3. Data Governance & Quality Control: Ensuring Data is "Usable and Trustworthy"
The governance of unstructured data must focus on completeness, consistency, and security to avoid "garbage in, garbage out." This involves setting data quality rules and defining specific quality metrics for different data types (e.g., "keyword coverage rate" for text, "clarity" for images, and "frame rate stability" for videos). Rule engines (e.g., Apache Atlas) can be used to automatically detect data defects (e.g., missing metadata or blurry images) and trigger remediation processes (e.g., re-tagging or re-collection).
Access permissions should be controlled through data classification and grading (e.g., "General/Important/Core"). Sensitive data (e.g., customer ID numbers and contract clauses) should be desensitized (e.g., masked after OCR recognition) or encrypted. Compliance with regulations like GDPR and the Personal Information Protection Law must be ensured to safeguard information security and compliance. For example, financial institutions like banks implement a "minimization collection" strategy for customer inquiry emails (which contain substantial personal information), retaining only business-relevant text fragments, and use blockchain technology to record the entire data usage process, ensuring compliant auditing.
4. Intelligent Analysis & Value Mining: Unleashing "Data Productivity"
Using AI technologies to convert unstructured data into structured insights is the core step in assetization. For textual data, utilize NLP (Natural Language Processing) for sentiment analysis, entity extraction, and topic modeling (e.g., extracting key themes like "battery life" and "screen clarity" from user reviews). For image or video data, computer vision can be used for object detection (e.g., identifying surface scratches in quality inspection) and scene classification (e.g., recognizing abnormal states on a production line). For audio data, ASR (Automatic Speech Recognition) can convert call recordings into text, which is then analyzed for customer needs using NLP.

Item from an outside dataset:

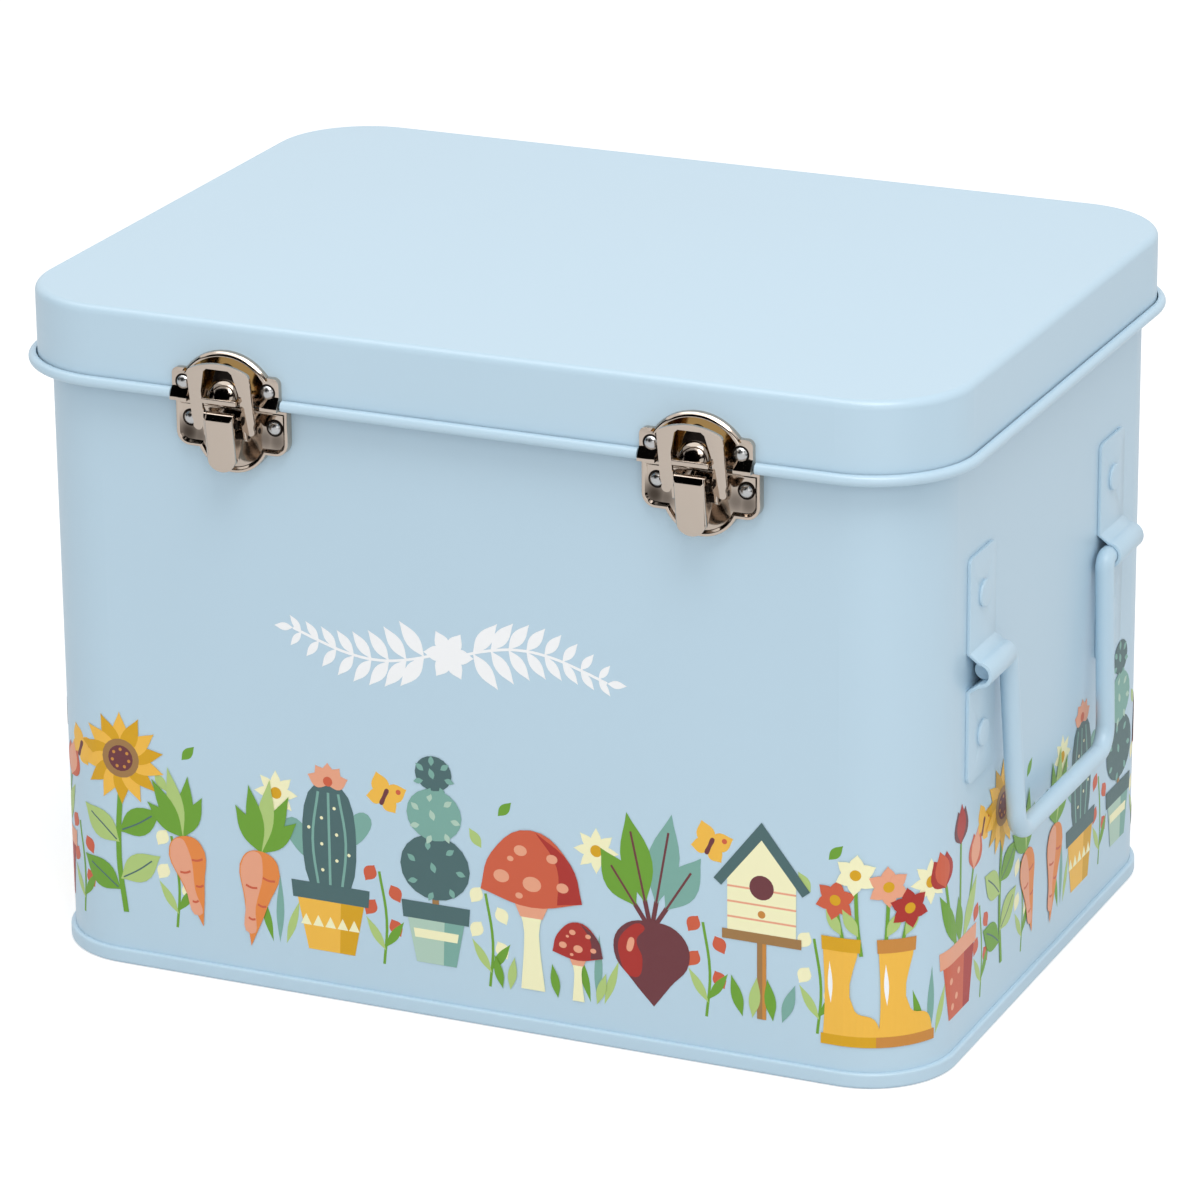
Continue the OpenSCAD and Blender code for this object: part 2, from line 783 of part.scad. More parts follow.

Simultaneously, building an enterprise knowledge graph allows for the correlation of dispersed unstructured data (e.g., patent documents, customer cases, and technical forum posts) with structured data (e.g., product parameters and sales data), forming a closed loop from "data to knowledge to decision." For example, correlating a "battery overheating" issue from a customer complaint (text) with the battery production batch (structured data) enables rapid root cause identification for the quality issue.
5. Business Scenario Implementation & Value Verification: From "Data Usable" to "Business Value-Added"
The assetization of unstructured data must be guided by business value, with commercial returns verified through specific scenarios. Given limited resources, business leaders must drive IT teams and business units to conduct value feasibility assessments for unstructured data application scenarios, prioritizing those with "clearly defined pain points, quantifiable ROI, and low technical implementation difficulty." Co-creating a "data application scenario list" helps clearly define which business problems the unstructured data aims to solve, moving beyond merely pursuing technical metrics. Establishing a data asset ROI evaluation model to quantify the cost savings or revenue growth resulting from unstructured data applications helps justify resource investments to management. After quick value validation, applications can be gradually promoted. This pain-point-oriented approach transforms unstructured data assetization from an IT project into a business project, making it easier to gain support from business units and secure budget allocation from management.
Organizational and Cultural Enablers: Key Leadership Imperatives
The assetization of unstructured data is not just a technical endeavor but an organizational change. The top leader and CIO must promote cross-departmental collaboration, establishing a "Data Asset Committee" (comprising senior leadership, business heads, and IT experts) to jointly define data requirements and value priorities. A data culture should be vigorously fostered by having leaders lead by example, using data in meetings, and enhancing overall data literacy through communication and training. By focusing on high-value scenarios and adopting a "pilot-validate-scale" rapid iteration model, value can be quickly proven and success replicated, thereby reducing transformation risks.
The transition of unstructured data from "useless information" to "useful asset" is, in essence, a process of data valorization. The core involves using "collection & integration" to solve "findability," "AI parsing" to solve "comprehensibility," "correlation & governance" to solve "usable security," and "scenario application" to solve "value." The ultimate goal is not merely processing data, but deeply integrating data with business, making it a core driver for enterprise decision-making, cost reduction, efficiency improvement, innovation, and growth, thereby helping enterprises build an irreplicable core advantage in the digital competition.